======== Data lines ========

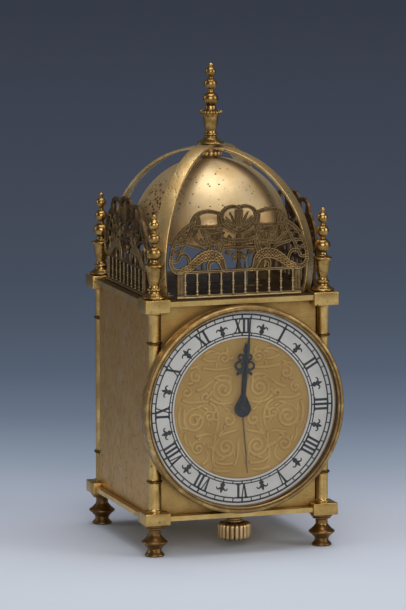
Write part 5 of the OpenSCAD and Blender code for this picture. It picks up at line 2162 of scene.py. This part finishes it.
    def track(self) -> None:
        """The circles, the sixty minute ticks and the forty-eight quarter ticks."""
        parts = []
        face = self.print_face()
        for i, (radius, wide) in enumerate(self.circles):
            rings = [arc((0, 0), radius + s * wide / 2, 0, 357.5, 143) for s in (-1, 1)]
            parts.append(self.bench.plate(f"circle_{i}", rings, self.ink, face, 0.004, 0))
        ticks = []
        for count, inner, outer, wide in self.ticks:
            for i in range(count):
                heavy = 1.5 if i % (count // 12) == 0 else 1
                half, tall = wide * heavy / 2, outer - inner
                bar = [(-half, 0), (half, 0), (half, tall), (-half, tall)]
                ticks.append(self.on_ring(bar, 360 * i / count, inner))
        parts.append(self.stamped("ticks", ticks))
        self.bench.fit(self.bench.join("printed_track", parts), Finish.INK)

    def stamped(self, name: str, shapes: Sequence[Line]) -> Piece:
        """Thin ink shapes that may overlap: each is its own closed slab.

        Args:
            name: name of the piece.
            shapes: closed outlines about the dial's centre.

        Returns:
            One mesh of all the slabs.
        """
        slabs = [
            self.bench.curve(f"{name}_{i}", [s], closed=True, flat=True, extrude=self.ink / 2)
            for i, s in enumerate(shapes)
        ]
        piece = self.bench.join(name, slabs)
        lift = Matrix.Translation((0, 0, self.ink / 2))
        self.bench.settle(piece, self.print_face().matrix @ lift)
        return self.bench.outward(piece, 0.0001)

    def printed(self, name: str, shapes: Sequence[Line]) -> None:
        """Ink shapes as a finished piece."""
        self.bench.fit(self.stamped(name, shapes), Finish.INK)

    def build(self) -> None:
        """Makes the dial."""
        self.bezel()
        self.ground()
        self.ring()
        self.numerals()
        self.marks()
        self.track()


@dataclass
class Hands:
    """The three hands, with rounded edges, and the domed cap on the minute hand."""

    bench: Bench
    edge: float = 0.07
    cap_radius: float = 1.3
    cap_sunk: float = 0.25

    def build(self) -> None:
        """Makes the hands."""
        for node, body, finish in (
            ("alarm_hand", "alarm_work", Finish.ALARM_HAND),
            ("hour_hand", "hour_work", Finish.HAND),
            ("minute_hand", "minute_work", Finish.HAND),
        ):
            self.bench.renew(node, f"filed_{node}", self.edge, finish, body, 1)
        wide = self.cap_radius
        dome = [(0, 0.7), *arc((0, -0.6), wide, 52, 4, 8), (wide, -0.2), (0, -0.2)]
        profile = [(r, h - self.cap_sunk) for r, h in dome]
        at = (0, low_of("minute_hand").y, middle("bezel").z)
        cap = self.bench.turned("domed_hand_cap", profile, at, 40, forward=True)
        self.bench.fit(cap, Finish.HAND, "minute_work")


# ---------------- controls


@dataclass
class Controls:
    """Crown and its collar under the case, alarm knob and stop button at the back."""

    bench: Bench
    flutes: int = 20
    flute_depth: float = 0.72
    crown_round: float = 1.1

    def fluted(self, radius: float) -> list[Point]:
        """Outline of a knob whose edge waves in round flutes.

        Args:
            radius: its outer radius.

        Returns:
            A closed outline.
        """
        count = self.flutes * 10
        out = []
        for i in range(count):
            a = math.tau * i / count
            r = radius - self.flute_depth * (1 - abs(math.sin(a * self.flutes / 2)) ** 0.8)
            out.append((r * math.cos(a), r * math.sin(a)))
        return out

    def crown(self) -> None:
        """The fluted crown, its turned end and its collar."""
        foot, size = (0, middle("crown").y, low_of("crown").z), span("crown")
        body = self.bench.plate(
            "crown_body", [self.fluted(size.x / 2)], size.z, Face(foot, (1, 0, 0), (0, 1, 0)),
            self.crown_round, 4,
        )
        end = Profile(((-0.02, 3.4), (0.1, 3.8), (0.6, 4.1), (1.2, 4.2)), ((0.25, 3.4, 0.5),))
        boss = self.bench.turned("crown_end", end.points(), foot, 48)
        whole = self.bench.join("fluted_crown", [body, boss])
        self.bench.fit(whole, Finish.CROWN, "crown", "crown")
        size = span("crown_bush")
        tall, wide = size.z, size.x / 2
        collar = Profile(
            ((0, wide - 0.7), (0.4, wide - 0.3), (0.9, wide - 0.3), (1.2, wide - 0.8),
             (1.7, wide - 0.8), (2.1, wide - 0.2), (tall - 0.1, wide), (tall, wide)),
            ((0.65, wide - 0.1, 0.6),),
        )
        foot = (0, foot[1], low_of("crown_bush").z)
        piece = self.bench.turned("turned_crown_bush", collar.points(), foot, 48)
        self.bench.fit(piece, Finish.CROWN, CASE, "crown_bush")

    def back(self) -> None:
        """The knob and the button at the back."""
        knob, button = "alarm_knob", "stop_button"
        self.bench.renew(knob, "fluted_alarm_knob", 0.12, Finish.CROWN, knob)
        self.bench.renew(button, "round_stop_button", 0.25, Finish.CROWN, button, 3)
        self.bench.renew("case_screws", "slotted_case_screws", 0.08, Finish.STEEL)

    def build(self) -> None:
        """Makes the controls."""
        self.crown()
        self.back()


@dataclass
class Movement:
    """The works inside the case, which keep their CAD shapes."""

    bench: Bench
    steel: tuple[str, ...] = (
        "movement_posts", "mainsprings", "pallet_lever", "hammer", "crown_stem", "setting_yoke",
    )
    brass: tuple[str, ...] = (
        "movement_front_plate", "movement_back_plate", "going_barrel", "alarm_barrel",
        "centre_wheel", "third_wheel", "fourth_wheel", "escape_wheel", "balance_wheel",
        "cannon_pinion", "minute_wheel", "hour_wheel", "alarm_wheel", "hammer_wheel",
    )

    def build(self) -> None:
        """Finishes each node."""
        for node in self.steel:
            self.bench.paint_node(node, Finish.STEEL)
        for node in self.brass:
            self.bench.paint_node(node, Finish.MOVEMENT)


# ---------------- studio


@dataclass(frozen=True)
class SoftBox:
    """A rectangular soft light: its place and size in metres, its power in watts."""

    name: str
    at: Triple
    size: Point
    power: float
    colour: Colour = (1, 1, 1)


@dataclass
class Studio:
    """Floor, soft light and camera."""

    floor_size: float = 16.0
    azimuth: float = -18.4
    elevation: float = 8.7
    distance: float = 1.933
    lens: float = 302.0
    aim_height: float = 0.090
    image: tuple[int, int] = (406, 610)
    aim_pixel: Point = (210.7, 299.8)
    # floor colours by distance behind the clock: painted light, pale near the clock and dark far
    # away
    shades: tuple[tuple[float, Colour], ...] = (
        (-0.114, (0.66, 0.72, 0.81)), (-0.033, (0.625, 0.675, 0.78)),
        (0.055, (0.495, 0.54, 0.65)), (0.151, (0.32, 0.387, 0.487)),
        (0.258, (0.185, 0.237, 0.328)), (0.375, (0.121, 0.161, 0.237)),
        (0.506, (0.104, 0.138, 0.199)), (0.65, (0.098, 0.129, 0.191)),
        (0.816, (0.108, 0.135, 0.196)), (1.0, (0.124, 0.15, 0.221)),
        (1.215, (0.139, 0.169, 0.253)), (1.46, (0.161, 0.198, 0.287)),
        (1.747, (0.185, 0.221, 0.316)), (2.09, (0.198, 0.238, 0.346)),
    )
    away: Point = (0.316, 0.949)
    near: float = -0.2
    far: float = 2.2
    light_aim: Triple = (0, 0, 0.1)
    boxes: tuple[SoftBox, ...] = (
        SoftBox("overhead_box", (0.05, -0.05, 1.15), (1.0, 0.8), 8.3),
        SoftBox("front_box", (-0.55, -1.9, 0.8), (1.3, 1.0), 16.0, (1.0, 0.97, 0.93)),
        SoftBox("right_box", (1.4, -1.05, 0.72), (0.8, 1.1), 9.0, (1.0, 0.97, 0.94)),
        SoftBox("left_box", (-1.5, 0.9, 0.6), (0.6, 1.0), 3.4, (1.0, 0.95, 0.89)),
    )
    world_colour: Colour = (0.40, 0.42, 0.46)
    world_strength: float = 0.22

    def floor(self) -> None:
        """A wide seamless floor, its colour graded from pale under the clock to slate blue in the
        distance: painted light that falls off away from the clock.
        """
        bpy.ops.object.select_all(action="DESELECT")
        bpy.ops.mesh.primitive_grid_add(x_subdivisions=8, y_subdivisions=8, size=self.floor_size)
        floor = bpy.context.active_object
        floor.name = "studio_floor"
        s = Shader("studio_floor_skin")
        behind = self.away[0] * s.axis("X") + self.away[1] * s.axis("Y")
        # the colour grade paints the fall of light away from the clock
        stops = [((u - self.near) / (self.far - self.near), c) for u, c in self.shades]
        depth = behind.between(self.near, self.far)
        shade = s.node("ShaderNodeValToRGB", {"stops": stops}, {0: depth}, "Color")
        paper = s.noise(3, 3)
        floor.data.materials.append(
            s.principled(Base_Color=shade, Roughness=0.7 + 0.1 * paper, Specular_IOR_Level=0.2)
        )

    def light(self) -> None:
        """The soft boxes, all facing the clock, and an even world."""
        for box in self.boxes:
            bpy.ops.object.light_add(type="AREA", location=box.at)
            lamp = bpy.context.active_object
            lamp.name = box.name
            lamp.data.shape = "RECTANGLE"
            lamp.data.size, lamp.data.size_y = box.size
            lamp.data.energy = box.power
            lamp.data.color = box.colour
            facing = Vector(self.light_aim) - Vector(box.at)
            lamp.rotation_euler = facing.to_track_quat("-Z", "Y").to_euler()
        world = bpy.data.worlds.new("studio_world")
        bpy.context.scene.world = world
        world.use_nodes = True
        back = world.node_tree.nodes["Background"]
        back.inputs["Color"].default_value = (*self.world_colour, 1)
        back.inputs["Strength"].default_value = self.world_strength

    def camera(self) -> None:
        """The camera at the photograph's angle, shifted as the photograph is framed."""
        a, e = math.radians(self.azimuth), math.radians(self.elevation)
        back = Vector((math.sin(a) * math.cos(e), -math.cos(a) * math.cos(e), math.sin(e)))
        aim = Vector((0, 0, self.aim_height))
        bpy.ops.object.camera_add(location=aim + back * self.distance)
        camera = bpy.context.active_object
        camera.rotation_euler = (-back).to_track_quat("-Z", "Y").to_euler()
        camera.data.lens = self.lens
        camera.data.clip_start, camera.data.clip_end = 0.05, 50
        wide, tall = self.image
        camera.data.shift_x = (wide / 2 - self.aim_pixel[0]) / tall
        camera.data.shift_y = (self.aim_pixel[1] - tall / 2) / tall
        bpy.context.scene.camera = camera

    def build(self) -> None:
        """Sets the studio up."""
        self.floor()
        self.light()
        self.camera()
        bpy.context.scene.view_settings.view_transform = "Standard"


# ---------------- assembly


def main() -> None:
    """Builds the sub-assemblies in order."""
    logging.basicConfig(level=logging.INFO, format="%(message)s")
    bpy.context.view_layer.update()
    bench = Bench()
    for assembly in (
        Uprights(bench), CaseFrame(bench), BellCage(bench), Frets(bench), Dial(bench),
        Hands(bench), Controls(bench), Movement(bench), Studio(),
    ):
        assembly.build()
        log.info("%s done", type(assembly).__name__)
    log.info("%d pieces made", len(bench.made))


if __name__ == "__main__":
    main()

========

Pick out the lines above that hold the string "scene" and show them.

Write part 5 of the OpenSCAD and Blender code for this picture. It picks up at line 2162 of scene.py. This part finishes it.
        bpy.context.scene.world = world
        bpy.context.scene.camera = camera
        bpy.context.scene.view_settings.view_transform = "Standard"